Me ha enseñado a confiar en la persona que me está asegurando. Escalar es un deporte individual, pero el crew es vital. Esa es una razón por la que siempre regreso, porque, mientras uno se enfrenta con uno mismo arriba, abajo hay alguien cuidándolo, animándolo y creyendo en uno. Cuando se logra llegar a un top (el agarre final) no se acaba nada…
Ese es apenas el inicio de esto, cuando uno logra una ruta lo esperan mil más duras. De pronto esos retos en una pared pasan a ser tan similares a los que vivimos en la vida diaria que nos sentimos capaces de enfrentar lo que venga.
La escalada me ha enseñado a disfrutar el golpe, el miedo, el dolor, la frustración, a celebrar el avance de un solo paso, el esfuerzo, a valorar la compañía de buenos partners.
Escalar me ha acompañado a dormir creyendo que no existe nadie más fuerte que yo en el universo y me hace querer ser una mujer más fuerte y segura para disfrutar la vida que yo estoy creando.
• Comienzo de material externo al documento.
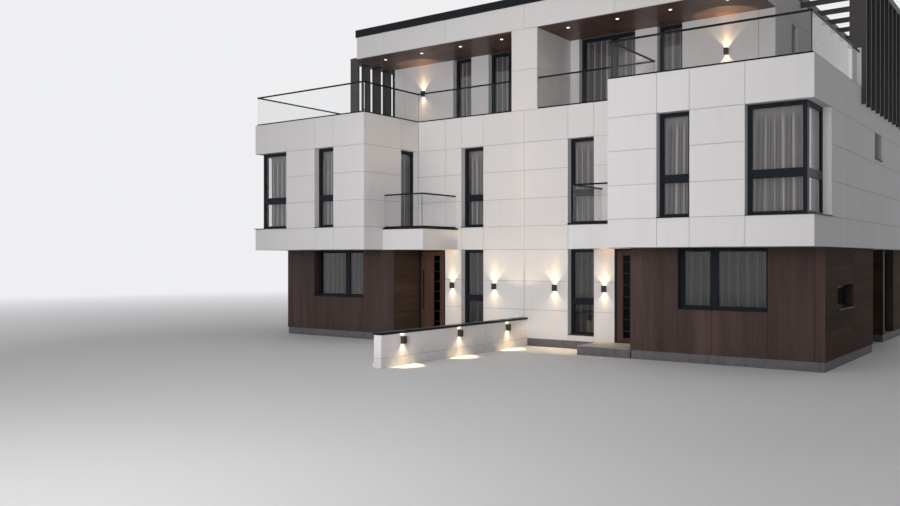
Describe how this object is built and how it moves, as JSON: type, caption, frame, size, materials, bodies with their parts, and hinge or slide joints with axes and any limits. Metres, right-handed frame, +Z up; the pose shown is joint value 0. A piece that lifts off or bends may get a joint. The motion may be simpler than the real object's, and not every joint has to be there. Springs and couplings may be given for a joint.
{
  "type": "villa",
  "caption": "Modern semi-detached villa: white panel storeys cantilevered over a timber clad ground floor, with loggias, glass guards, fins and a low garden wall.",
  "frame": {"origin": "on the ground where the party line between the two homes meets the main front wall", "axes": "+X to the right seen from the street, +Y into the building, +Z up; the street is towards -Y"},
  "size_m": [16.876, 16.692, 9.805],
  "materials": {
    "white_panel": "large smooth warm white facade panels with thin open joints",
    "timber_panel": "dark reddish brown timber cladding, matt",
    "grey_plinth": "grey rendered plinth and porch slab",
    "floor_finish": "plain floor finish inside",
    "concrete": "cast floor slab with pale finish",
    "white_board": "white soffit and ceiling board",
    "soffit_timber": "brown timber boards under the roof",
    "roof_membrane": "flat grey roof membrane",
    "black_cap": "black powder coated metal edge",
    "dark_frame": "anthracite powder coated window profile",
    "window_glass": "clear insulating glass",
    "black_sill": "folded black sill plate",
    "curtain_cloth": "pale grey pleated sheer cloth",
    "dark_rail": "thin dark handrail and glass channel",
    "guard_glass": "clear laminated guard glass",
    "grey_fin": "dark warm grey fin, matt",
    "hinge_steel": "brushed steel hinge",
    "door_timber": "dark brown door panel",
    "door_glass": "dark glass strip",
    "black_handle": "black bar handle and lever",
    "lamp_housing": "dark brown lamp housing",
    "downlight_lens": "round lit lens"
  },
  "bodies": {
    "building": {"back_wall_first": "white_panel", "back_wall_ground": "white_panel", "balcony_slabs": "white_panel", "balcony_trims": "black_cap", "box_front_walls": "white_panel", "box_inner_walls": "white_panel", "curtains": "curtain_cloth", "door_frames": "dark_frame", "door_hinges": "hinge_steel", "downlights": "downlight_lens", "fin_beams": "grey_fin", "fins": "grey_fin", "first_floor_slab": "concrete", "foundation": "grey_plinth", "front_wall_first": "white_panel", "front_wall_ground": "white_panel", "garden_wall": "white_panel", "garden_wall_cap": "black_cap", "ground_floor": "floor_finish", "guard_glass": "guard_glass", "guard_rails": "dark_rail", "loggia_pier": "white_panel", "loggia_soffit": "soffit_timber", "niche_end_walls": "timber_panel", "niche_walls": "timber_panel", "party_wall": "white_panel", "pergola_beams": "grey_fin", "porch_slabs": "grey_plinth", "rear_side_walls": "timber_panel", "roof_cap": "black_cap", "roof_fascia": "white_panel", "roof_slab": "roof_membrane", "side_walls": "white_panel", "soffit_boards": "white_board", "terrace_slab": "concrete", "timber_entrance_walls": "timber_panel", "timber_fronts": "timber_panel", "timber_sides": "timber_panel", "top_back_wall": "white_panel", "top_front_wall": "white_panel", "top_side_walls": "white_panel", "upper_side_walls": "white_panel", "wall_lamps": "lamp_housing", "window_frames": "dark_frame", "window_glass": "window_glass", "window_sills": "black_sill"},
    "entrance_door_right": {"door_right": "door_timber", "door_glass_right": "door_glass", "door_handle_right": "black_handle", "hinge_leaves_right": "hinge_steel"},
    "entrance_door_left": {"door_left": "door_timber", "door_glass_left": "door_glass", "door_handle_left": "black_handle", "hinge_leaves_left": "hinge_steel"}
  },
  "joints": [
    {"name": "door_right_hinge", "type": "hinge", "parent": "building", "child": "entrance_door_right", "pos_m": [2.8045, 0.116, 1.45], "axis": [0, 0, 1], "range_deg": [0, 90]},
    {"name": "door_left_hinge", "type": "hinge", "parent": "building", "child": "entrance_door_left", "pos_m": [-2.8045, 0.116, 1.45], "axis": [0, 0, -1], "range_deg": [0, 90]}
  ]
}
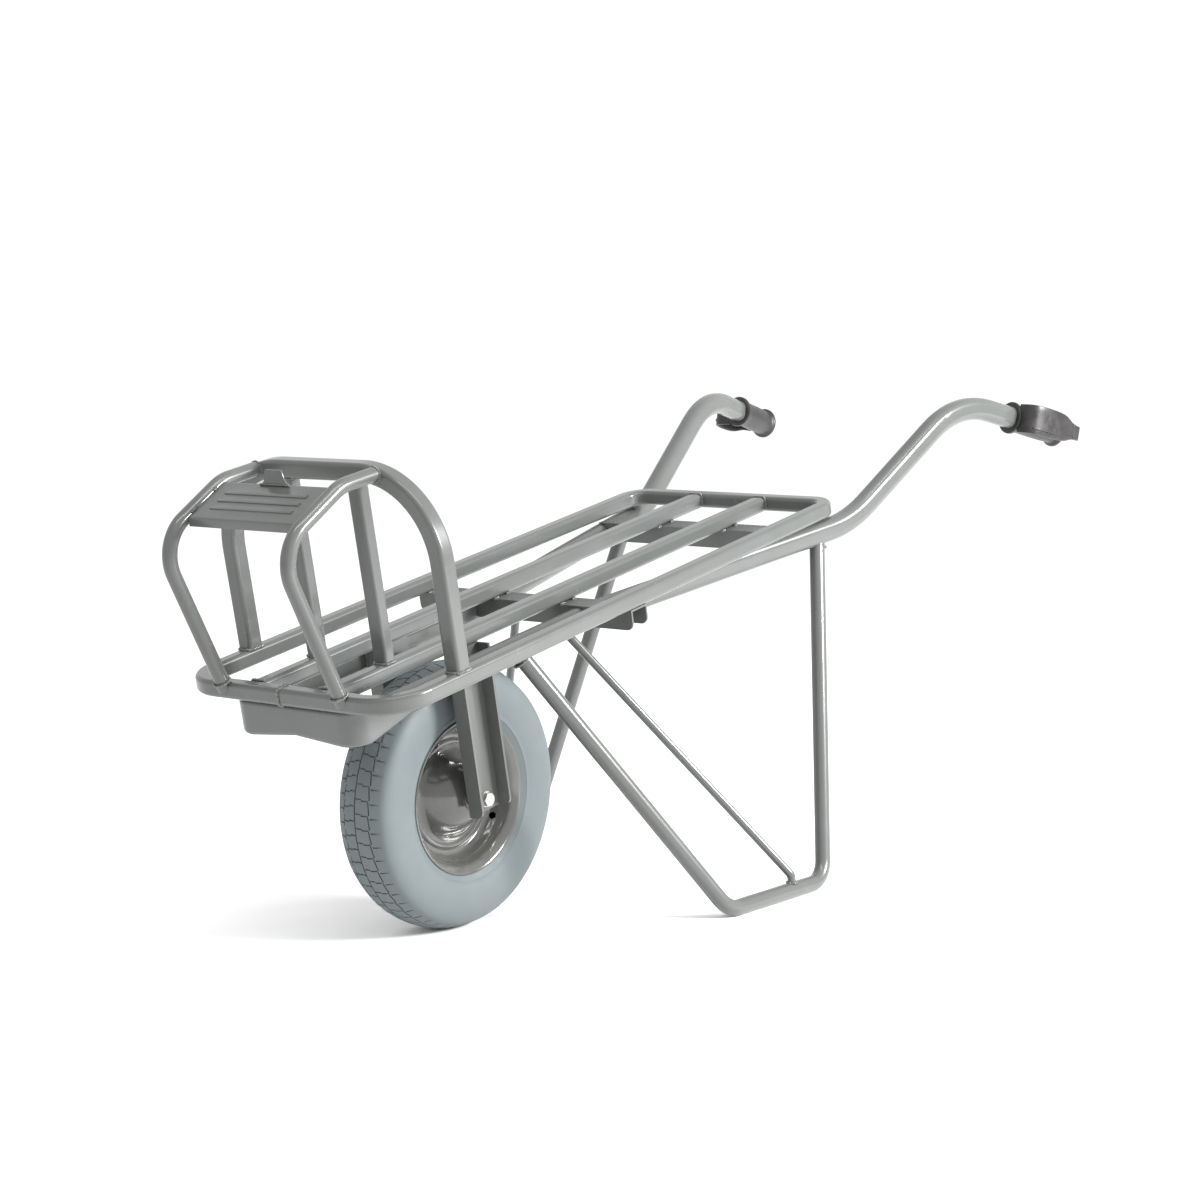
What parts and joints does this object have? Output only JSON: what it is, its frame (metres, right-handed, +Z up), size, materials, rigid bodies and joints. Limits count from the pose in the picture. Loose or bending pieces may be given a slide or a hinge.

Soy Sophie Molina, tengo 34 años y soy diabética tipo 1 desde hace 23 años. Ceramista graduada de la UCR hace 10 años, fundadora hace 7 meses de un sueño pandémico “Agua Salada Cerámica” un proyecto que mezcla el uso del arte como medio terapéutico, junto a la cerámica y experiencias con surf y escalada. Fan número 1 de tomarme un buen yodo todos los días y de mover el cuerpo para estar feliz. Espero vivir al ladito del mar algún día y tener un café de esos que uno visita y nunca olvida.